There is a famous puzzle about three light bulbs, that is sometimes given at interviews.

Suppose that you are standing in a hallway next to three light switches that are all off. There is another room down the hall, where there are three incandescent light bulbs—each light bulb is operated by one of the switches in the hallway. You can’t see the light bulbs from the hallway. How would you figure out which switch operates which light bulb, if you can only go to the room with the light bulbs one and only one time?

This puzzle worked much better in the past when we only had incandescent light bulbs and so didn’t need to specify the type of bulbs. Unfortunately, the standard solution only works with incandescent bulbs and the word “incandescent” nowadays needs to be stated. But the use of “incandescent” is a big hint. Indeed, incandescent light bulbs generate heat when they are on, so the standard solution is to turn on the first light switch, to keep the second switch off, and to turn the third switch on for five minutes before turning it off. In the room, the light bulb corresponding to the first switch will be lit, and out of the two unlit bulbs, the one corresponding to the third switch will be warm.

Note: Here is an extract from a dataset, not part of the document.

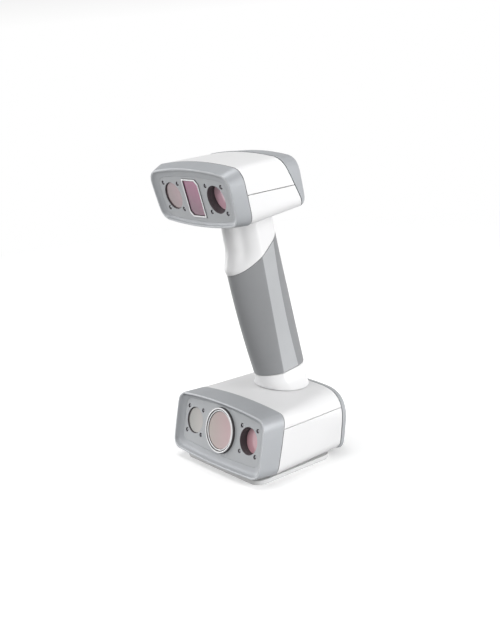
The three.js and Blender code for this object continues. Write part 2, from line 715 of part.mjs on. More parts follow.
function buildLowerOptics() {
  const group = groupAt(LOWER.rim);
  const { z, ringRadius, glassRadius, ringDepth, proud } = PROJECTOR;
  const ringHole = rod(ringRadius + CLEARANCE, 0, 20, 0, z, 40);
  const panel = lensPanel(LOWER_PANEL, LOWER_CAMERA, ringHole);
  addPart(group, "lower_lens_panel", panel, PANEL_GREY);
  addCameras(group, "lower", LOWER_PANEL, LOWER_CAMERA);
  const front = LOWER_PANEL.depth - proud;
  const trim = turned(
    [
      [glassRadius + CLEARANCE, front + 0.8],
      [glassRadius + 1.2, front],
      [glassRadius + 1.5, front + 0.5],
      [ringRadius - 0.8, front],
      [ringRadius, front + 0.7],
      [ringRadius, front + ringDepth],
      [glassRadius + CLEARANCE, front + ringDepth],
      [glassRadius + CLEARANCE, front + 0.8],
    ],
    0,
    z,
    40,
  );
  addPart(group, "projector_ring", trim, CHROME);
  addPart(group, "projector_window", rod(glassRadius, front + 1.2, front + 3, 0, z, 40), PINK_GLASS);
  const barrelFrom = front + PROJECTOR.ringDepth + CLEARANCE;
  const barrelTo = 25;
  const { lensRadius } = PROJECTOR;
  const lens = turned(
    [
      [0, barrelFrom + 3],
      [lensRadius - 3.5, barrelFrom + 3],
      [lensRadius - 1.5, barrelFrom],
      [lensRadius, barrelFrom],
      [lensRadius, barrelTo],
      [0, barrelTo],
    ],
    0,
    z,
  );
  addPart(group, "projector_lens", lens, BLACK);
  const engineFrom = barrelTo + CLEARANCE;
  const engine = join(
    box(38, 22, 18, 0, engineFrom + 11, z),
    box(20, 6, 10, 0, engineFrom + 24.5, z + 1),
  );
  addPart(group, "projector_engine", engine, BLACK);
  const lensHole = rod(lensRadius + CLEARANCE, 0, 40, 0, z);
  const bracket = opticsBracket(LOWER_CAMERA, 47.5, 16.5, 2, lensHole);
  addPart(group, "lower_optics_bracket", bracket, ALUMINIUM);
  addPart(group, "projector_heat_sink", heatSink(engineFrom + 28, z + 2.5), ALUMINIUM);
}

const HEAT_SINK = { width: 27, height: 16, base: 2.5, fin: 1.2, finDepth: 7, pitch: 4.2, sideFins: 3 };
function heatSink(from, z) {
  const { width, height, base, fin, finDepth, pitch, sideFins } = HEAT_SINK;
  const fins = [];
  for (let i = -sideFins; i <= sideFins; i++) {
    fins.push(box(fin, finDepth, height, i * pitch, from + base - 1 + finDepth / 2, z));
  }
  return join(box(width, base, height, 0, from + base / 2, z), ...fins);
}

// A square axial fan: a frame with a spider and an axle, and a rotor that spins on the axle along Y.
function buildFan() {
  const { y, z, size, depth, bore, blade, hub, blades } = FAN;
  const front = y - depth / 2;
  const back = y + depth / 2;
  const spoke = { width: 1.6, depth: 1.2, length: bore + 0.6 };
  const spokes = [0, 1, 2].map((i) => {
    const bar = box(spoke.width, spoke.depth, spoke.length, 0, 0, spoke.length / 2);
    return bar.rotateY((i * 2 * Math.PI) / 3).translate(0, back - spoke.depth / 2, z);
  });
  const block = plate(roundedRectangle(size / 2, size / 2, 2.5), front, back, 3).translate(0, 0, z);
  const frame = join(
    cut(block, rod(bore, front - 1, back + 1, 0, z)),
    ...spokes,
    rod(hub, back - 1.2, back, 0, z, 20),
    rod(1.5, front + 0.6, back - 0.5, 0, z, 12),
  );
  addPart(scanner, "fan_frame", frame, BLACK);
  const vanes = [];
  for (let i = 0; i < blades; i++) {
    const vane = box(1, 4.2, blade - hub + 1, 0, 0, (blade + hub - 1) / 2).rotateZ(0.6);
    vanes.push(vane.rotateY((i * 2 * Math.PI) / blades).translate(0, y - 0.7, z));
  }
  const core = turned(
    [[1.6, front + 0.5], [hub, front + 0.5], [hub, back - 1.8], [1.6, back - 1.8], [1.6, front + 0.5]],
    0,
    z,
    20,
  );
  addPart(scanner, "fan_rotor", join(core, ...vanes), BLACK);
}

const MAIN_BOARD = { width: 76, length: 32, y: 10, z: 7.8 };
function buildMainBoard() {
  const { width, length, y, z } = MAIN_BOARD;
  const board = box(width, length, BOARD_THICKNESS, 0, y, z);
  const chips = [
    box(14, 14, 1.6, -28, 12, 9.2),
    box(9, 12, 5, 27, 7, 10.8),
    box(9, 9, 1.4, 32, 20, 9),
  ];
  addPart(scanner, "main_board", join(board, ...chips), BOARD);
}

// ---------------------------------------------------------------- upper head
function buildUpperCasing() {
  const handleHole = loft(collarRings(-CLEARANCE, GRIP_TOP, raised(COLLAR_TOP, 6)));
  const fixings = [[-34, 0], [34, 0]];
  const under = UPPER.rearCrown - 1.3;
  addPart(scanner, "upper_top_shell", topShell(UPPER), WHITE);
  addPart(scanner, "upper_bottom_shell", bottomShell(UPPER, handleHole), WHITE);
  addPart(scanner, "upper_front_bezel", frontBezel(UPPER, UPPER_PANEL), GREY);
  addPart(scanner, "upper_rear_frame", cut(rearFrame(UPPER, fixings), handleHole), GREY);
  const rear = groupAt(UPPER.rearEdge);
  const { width, height, z } = LIGHT_GUIDE;
  const slot = box(width + 2 * CLEARANCE, 40, height + 2 * CLEARANCE, 0, 0, z);
  const holes = BUTTONS.map(({ x, radius }) => rod(radius + CLEARANCE, -20, 20, x, 0));
  const cover = rearCover(UPPER, slot, ...holes, ...screwHoles(fixings, under));
  addPart(rear, "upper_rear_cover", cover, GREY);
  addScrews(rear, "upper", fixings, under);
  const lit = join(
    box(width, UPPER.rearCrown + 0.1 + 3.2, height, 0, (UPPER.rearCrown + 0.1 - 3.2) / 2, z),
    box(width + 3, 1, height + 3, 0, -3.4, z),
  );
  addPart(rear, "status_light_guide", lit, LIGHT_PLASTIC);
  BUTTONS.forEach(({ name, x, radius }) => addPart(rear, name, button(x, radius), WHITE));
  addPart(rear, "control_board", controlBoard(), BOARD);
}

const BUTTON_FLANGE = { inside: 0.8, thickness: 0.9 }; // its outer face lies just under the cover
const STEM_END = -2;
const SWITCH_TOP = -3.2;
function button(x, radius) {
  const seat = UPPER.rearCrown - 2.4 - CLEARANCE;
  const top = UPPER.rearCrown + BUTTON_PROUD;
  const profile = [
    [0, STEM_END],
    [1.8, STEM_END],
    [1.8, seat - BUTTON_FLANGE.thickness],
    [radius + BUTTON_FLANGE.inside, seat - BUTTON_FLANGE.thickness],
    [radius + BUTTON_FLANGE.inside, seat],
    [radius, seat],
    [radius, top - 0.6],
    [radius - 0.6, top],
    [0, top - 0.3],
  ];
  return turned(profile, x, 0, 24);
}

const BOARD_THICKNESS = 1.6;
const CONTROL_BOARD = { width: 58, height: 24, y: -8 };
const SWITCH = { size: 6, depth: 3.2, y: -5.8, plunger: 1.7 };
function controlBoard() {
  const { width, height, y } = CONTROL_BOARD;
  const board = box(width, BOARD_THICKNESS, height, 0, y, 0);
  const switches = BUTTONS.map(({ x }) => {
    const can = box(SWITCH.size, SWITCH.depth, SWITCH.size, x, SWITCH.y, 0);
    return join(can, rod(SWITCH.plunger, SWITCH.y, SWITCH_TOP, x, 0, 12));
  });
  const connector = box(12, 3, 4, 18, y - 1.8, -7);
  return join(board, ...switches, connector);
}

function infraredOutline(grow) {
  const { x, z, halfWidth, halfHeight, chamfer } = INFRARED;
  const w = halfWidth + grow;
  const h = halfHeight + grow;
  const corners = [
    [-w, h],
    [w - chamfer, h],
    [w, h - chamfer],
    [w, -h],
    [-w + chamfer, -h],
    [-w, -h + chamfer],
  ];
  return new THREE.Shape(corners.map(([px, pz]) => new THREE.Vector2(px + x, pz + z)));
}

function buildUpperOptics() {
  const group = groupAt(UPPER.rim);
  const { x, trim } = INFRARED;
  const opening = plate(infraredOutline(CLEARANCE), 0, 20);
  addPart(group, "upper_lens_panel", lensPanel(UPPER_PANEL, UPPER_CAMERA, opening), PANEL_GREY);
  addCameras(group, "upper", UPPER_PANEL, UPPER_CAMERA);
  const front = UPPER_PANEL.depth - 0.7;
  const frame = cut(plate(infraredOutline(0), front, front + 6), plate(infraredOutline(-trim), 0, 20));
  addPart(group, "infrared_window_frame", frame, CHROME);
  const glass = plate(infraredOutline(-trim - CLEARANCE), front + 0.9, front + 2.5);
  addPart(group, "infrared_window", glass, MAGENTA_GLASS);
  const projector = join(
    box(20, 5, 25, x, front + 6 + CLEARANCE + 2.5, 0),
    rod(INFRARED.barrel, front + 9, 24, x, 0, 20),
    box(20, 12, 24, x, 30, 0),
  );
  addPart(group, "infrared_projector", projector, BLACK);
  const hole = rod(INFRARED.barrel + CLEARANCE, 0, 40, x, 0);
  const bracket = opticsBracket(UPPER_CAMERA, 41, 14.5, 0, hole);
  addPart(group, "upper_optics_bracket", bracket, ALUMINIUM);
}

// ---------------------------------------------------------------- handle
function buildHandle() {
  const gripRings = (inset) =>
    [0, 0.25, 0.5, 0.75, 1].map((t) => slantedRing(between(GRIP_BOTTOM, GRIP_TOP, t), inset));
  const gripWall = [...gripRings(0), ...gripRings(GRIP_THICKNESS).reverse()];
  addPart(scanner, "grip_sleeve", loft(gripWall, true), GRIP);

  const collarBase = raised(GRIP_TOP, CLEARANCE);
  const collarOuter = collarRings(0, collarBase, COLLAR_TOP);
  const collarInner = collarRings(GRIP_THICKNESS, collarBase, COLLAR_TOP, false);
  addPart(scanner, "upper_collar", loft([...collarOuter, ...collarInner.reverse()], true), WHITE);

  const footWall = [...lowerCollarRings(0), ...lowerCollarRings(GRIP_THICKNESS).reverse()];
  const foot = cut(loft(footWall, true), headBody(LOWER, -CLEARANCE));
  addPart(scanner, "lower_collar", foot, WHITE);

  const coreOuter = GRIP_THICKNESS + 2 * CLEARANCE;
  const heights = [70, 90, 110, 130, 148, 162, 176, CORE_TOP];
  const drawn = (z) => 3.2 * THREE.MathUtils.smoothstep(z, 140, 166);
  const skin = (inset) => [
    tenonRing(CORE_BOTTOM, inset),
    tenonRing(57, inset),
    ...heights.map((z) => handleSection(z, inset, drawn(z))),
  ];
  const tube = loft([...skin(coreOuter), ...skin(coreOuter + CORE_THICKNESS).reverse()], true);
  addPart(scanner, "handle_core", tube, BLACK);
}

// The cable bundle from the main board, up through the handle's core, to the control board.
function buildHarness() {
  const stops = [
    [27, 7, 13.9],
    [27, 9, 26],
    [18, 14, 37],
    [4, 20, 46],
    [0, 21, 60],
    [0, 15, 110],
    [0, 6, 160],
    [0, 2, 190],
    [0, 2, 206],
    [6, 6, 213],
  ];
  const path = new THREE.CatmullRomCurve3(stops.map((p) => new THREE.Vector3(...p)));
  const section = new THREE.Shape().absarc(0, 0, 2.6, 0, 2 * Math.PI);
  const settings = { extrudePath: path, steps: 40, curveSegments: 4, bevelEnabled: false };
  addPart(scanner, "wiring_harness", new THREE.ExtrudeGeometry(section, settings), HARNESS);
}

buildLowerCasing();
buildFoot();
buildLowerOptics();
buildFan();
buildMainBoard();
buildUpperCasing();
buildUpperOptics();
buildHandle();
buildHarness();

export default scanner;
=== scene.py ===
"""The looks of a handheld two-headed scanner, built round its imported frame.

Lengths are in millimetres, in the frame's own axes, and become metres where a mesh is made.
A ring is an array of points round a section. A piece is a skin through its rings, with the
edges rounded as moulded parts have them.
"""

import math

import bmesh
import bpy
import numpy as np
from mathutils import Matrix, Vector


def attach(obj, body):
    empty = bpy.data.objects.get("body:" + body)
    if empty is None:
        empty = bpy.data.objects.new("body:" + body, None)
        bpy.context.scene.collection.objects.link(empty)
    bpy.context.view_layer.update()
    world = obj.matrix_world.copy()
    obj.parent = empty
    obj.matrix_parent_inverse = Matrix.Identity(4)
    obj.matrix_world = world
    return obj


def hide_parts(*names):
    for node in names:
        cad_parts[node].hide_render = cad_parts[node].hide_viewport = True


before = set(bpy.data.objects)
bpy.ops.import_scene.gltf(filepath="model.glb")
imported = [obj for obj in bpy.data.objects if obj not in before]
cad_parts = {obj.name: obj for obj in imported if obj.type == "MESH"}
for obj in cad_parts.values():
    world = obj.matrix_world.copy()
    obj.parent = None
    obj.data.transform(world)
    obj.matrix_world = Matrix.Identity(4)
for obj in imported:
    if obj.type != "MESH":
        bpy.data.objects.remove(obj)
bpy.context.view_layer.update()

# ---------------- driving dimensions, as in the frame
MM = 0.001
GAP = 0.3
# The seams between casing pieces, and between a lens panel and its bezel.
SEAM = 0.45
PANEL_SEAM = 0.07
# How far the white casing stands back from the grey pieces at its ends.
SHELL_STEP = 0.15
WALL = 2.2
FRAME_WALL = 2.6
RIM_WIDTH = 1.2
# How far behind the rim the faces painted lighter reach, as a painted highlight.
RIM_DEPTH = 0.2
FUNNEL = {"across": 0.35, "down": 0.75}
PANEL_THICKNESS = 2.5
GRIP_THICKNESS = 2.6
# How squarely a face looks along an axis to count as the grip's flat, or as a casing's end.
FLAT_FACING = 0.995
END_FACING = 0.8
SHARP_ANGLE = 34
LONGEST_STEP = 3.0
BODY_STEP = 6.0
# How far the tools that cut right through a cover reach to each side.
THROUGH = 20


def section(y, z, pitch, top, bottom, half, crown, corner):
    return {
        "y": y, "z": z, "pitch": pitch, "top": top, "bottom": bottom, "half": half,
        "crown": crown, "corner": corner,
    }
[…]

It’s a cute solution, but there could be so many other approaches:

  • You can ask a friend to help you. You can come to the room with the light bulbs and shout to her which switch to turn on.
  • You can place mirrors from the room to the hall, so you can see bulbs through the multiple reflections. You might not need to enter the room at all.
  • Before playing with the switches, you can place a video camera in the room to transmit the scene in real time. You will not be allowed to enter the room again to get the camera back, but what the heck: the job will be done.
  • You can put timers on the switches and set them to turn on at different times.
  • You can attach strings to switches and turn them on or off from a distance.

I invite my readers to invent other methods to solve this problem. Be creative. After all, if I were to interview you for a job, I would be more impressed by a new solution than the one that is all over the Internet.